I am trying to build the rpm from master and encountering error with the patch applied. what could be wrong ? 1 out of 13 hunks FAILED -- saving rejects to file lldp_dcbx.c.rej error: Bad exit status from /var/tmp/rpm-tmp.qlFXEt (%prep)
RPM build errors: Bad exit status from /var/tmp/rpm-tmp.qlFXEt (%prep)
@SrijitNair I believe we have a fix for your issue. I did not catch it until today, but I believe PR #97 which @tabraham has pushed should fix the crash that you are seeing. Can you please try to build that PR and see if it prevents the crash you are seeing?
How can I get this patch onto alma ?
I've just merged to master and branch-1.1 - you can try building from upstream by checking out and following the installation instructions. A tl;dr - './bootstrap.sh && ./configure && make rpm'
I've just merged to master and branch-1.1 - you can try building from upstream by checking out and following the installation instructions. A tl;dr - './bootstrap.sh && ./configure && make rpm'
Thanks. I will give that a try.
@penguin359 @orgcandman @tabraham Thanks for you support and helping me to resolve this issue. Thanks, Srijit
Hi, The lldp on my alma crashed with a core dump.

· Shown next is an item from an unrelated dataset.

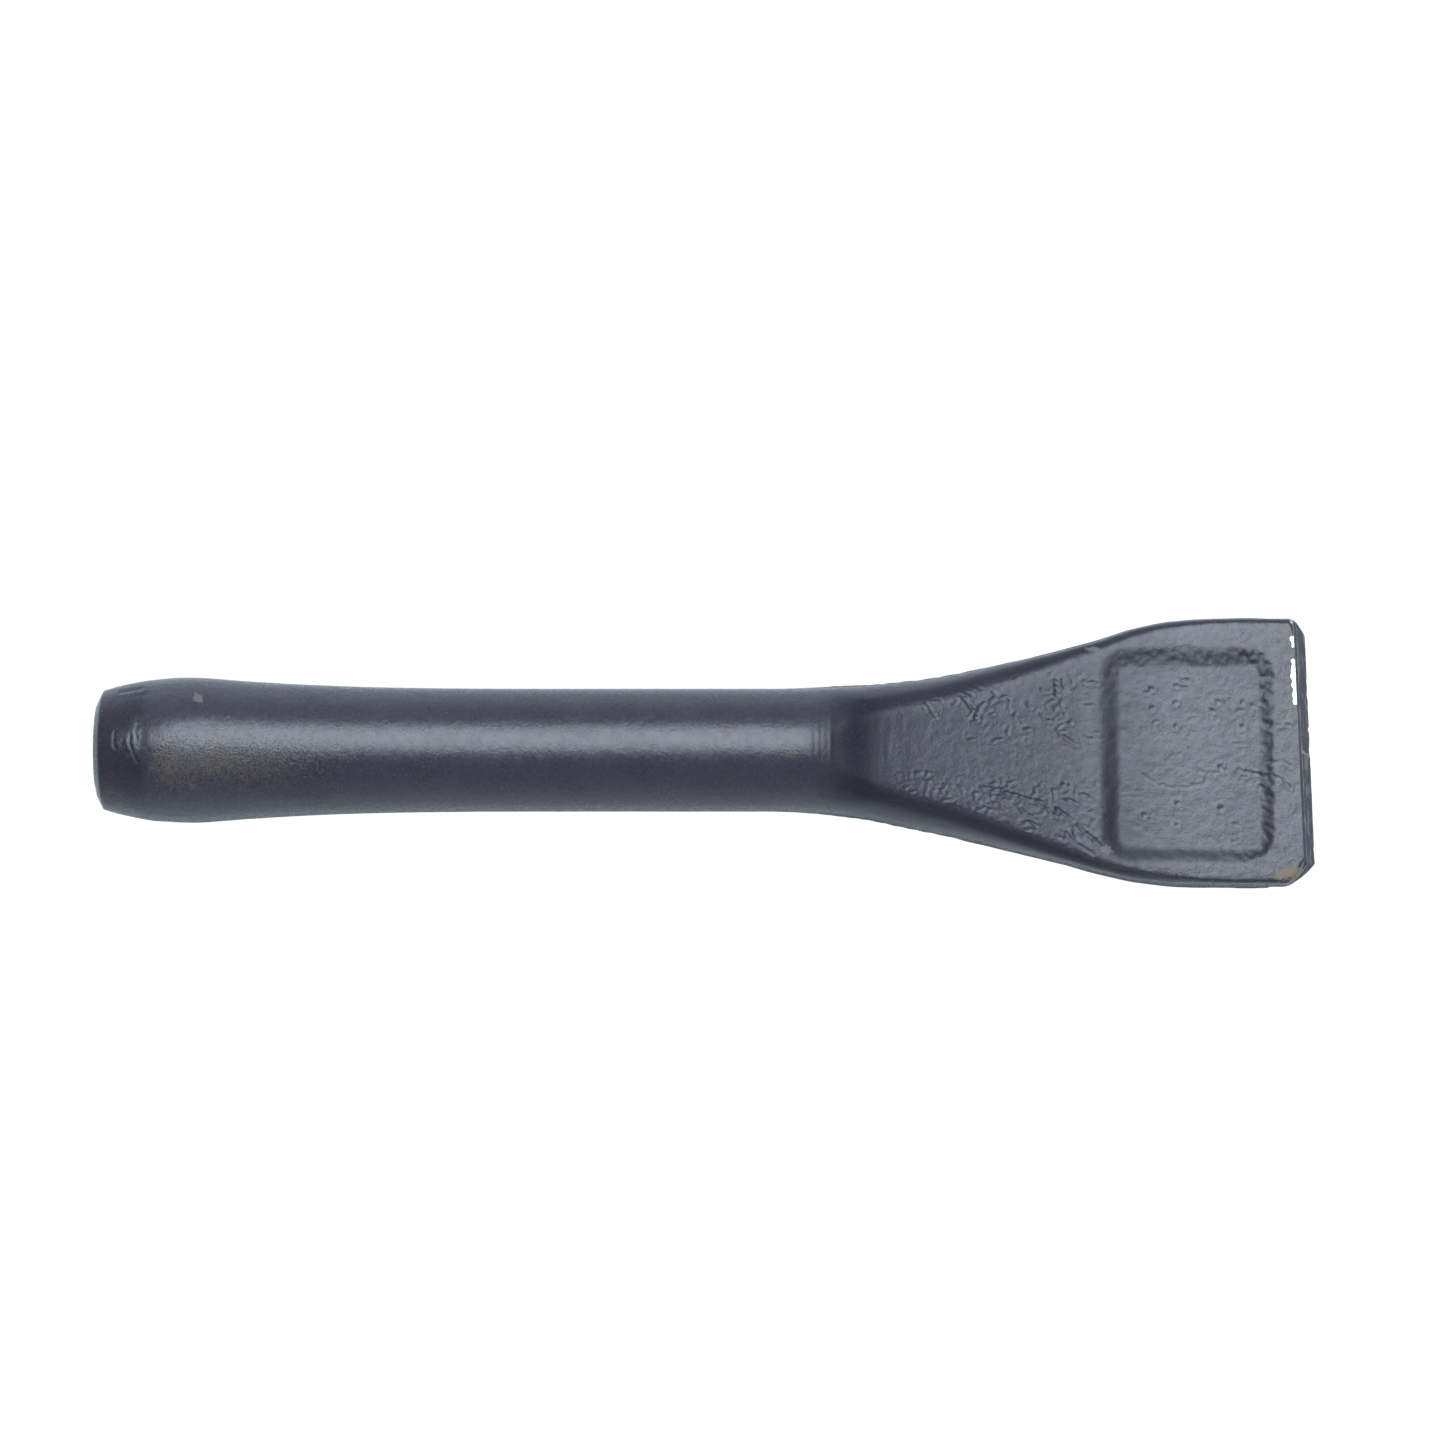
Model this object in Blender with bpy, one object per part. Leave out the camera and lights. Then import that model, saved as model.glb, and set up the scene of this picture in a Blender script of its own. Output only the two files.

The analysis gives the following trace " Core was generated by `/usr/sbin/lldpad -t'. Program terminated with signal SIGSEGV, Segmentation fault.
0 0x000056219c1628ce in dcbx_unregister ()".
we are using : lldpad-1.0.1-16.git036e314.el8.x86_64 AlmaLinux release 8.6 (Sky Tiger)
Is there a known bug and a fix ? Thanks, Srijit